In Central Europe, governance of urban soils is facilitated by the urban soil management strategy that aims to design applicable soil management strategies in select European cities. Through networks created with universities and municipal authorities the project aims to research into and develop an interdisciplinary approach to manage urban soils,. In the developing world, urban and industrial soil governance is linked to sustainable development of cities to address urban poverty and responsible land use through effective waste management. Often, developing countries lack resources to implement policies governing settlements and industries, thus the soil and water are often heavily polluted.

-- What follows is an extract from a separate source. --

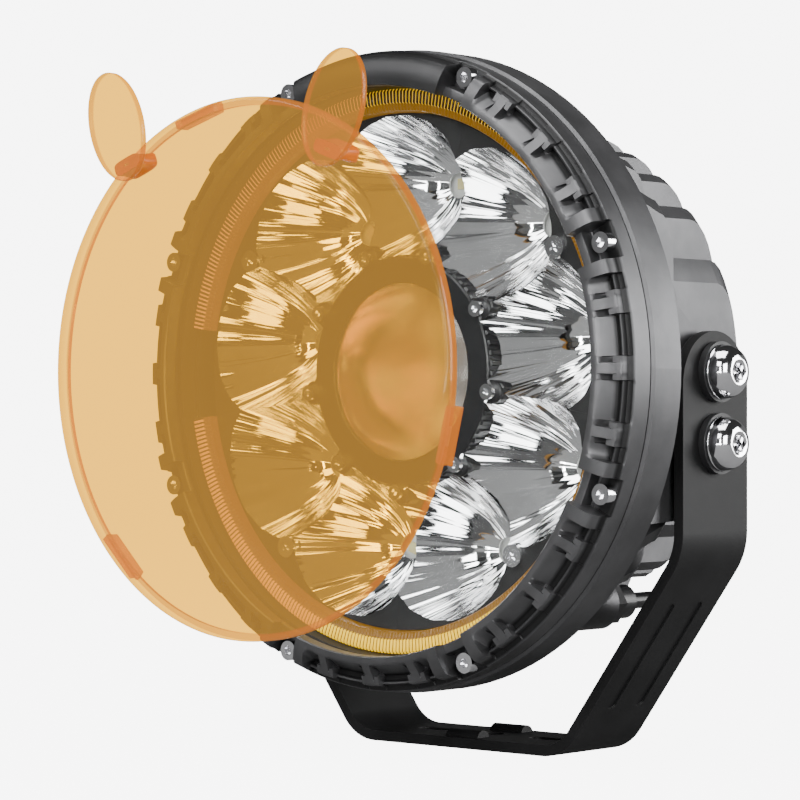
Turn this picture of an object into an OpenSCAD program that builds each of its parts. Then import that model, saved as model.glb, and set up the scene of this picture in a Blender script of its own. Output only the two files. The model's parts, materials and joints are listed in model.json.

Urban soil management uses an interdisciplinary approach to protect biodiversity reliant upon the soil and land, reduce pollution from industrial effluents, and increase resilience of the soil to stresses such as compaction from construction.

==Role of science and technology==
The global soil map is a global consortium between academic, regional and national scientific institutions coordinated by stakeholders according to the respective regions. Using Geographic Information Systems (GIS), Remote sensing and emerging technologies a global soil map will be created to represent different soil types. The consortium is led by the ISRIC-World Soil Information, whose mandate to increase knowledge on soils through data collection and dissemination and development of technologies and methodologies for digital soil mapping. GIS is used to display, analyse and collate soil data and processes, and also identify different types of soils through mapping and web-based software.
Soil Science is used in tandem with GIS to identify individual soil properties applicable to agricultural and urban soil management. The Soil Health Card Programme in India utilises soil science to advise farmers on fertiliser usage and crop rotations and records the data on a national network which can be used to map different soil types across the country.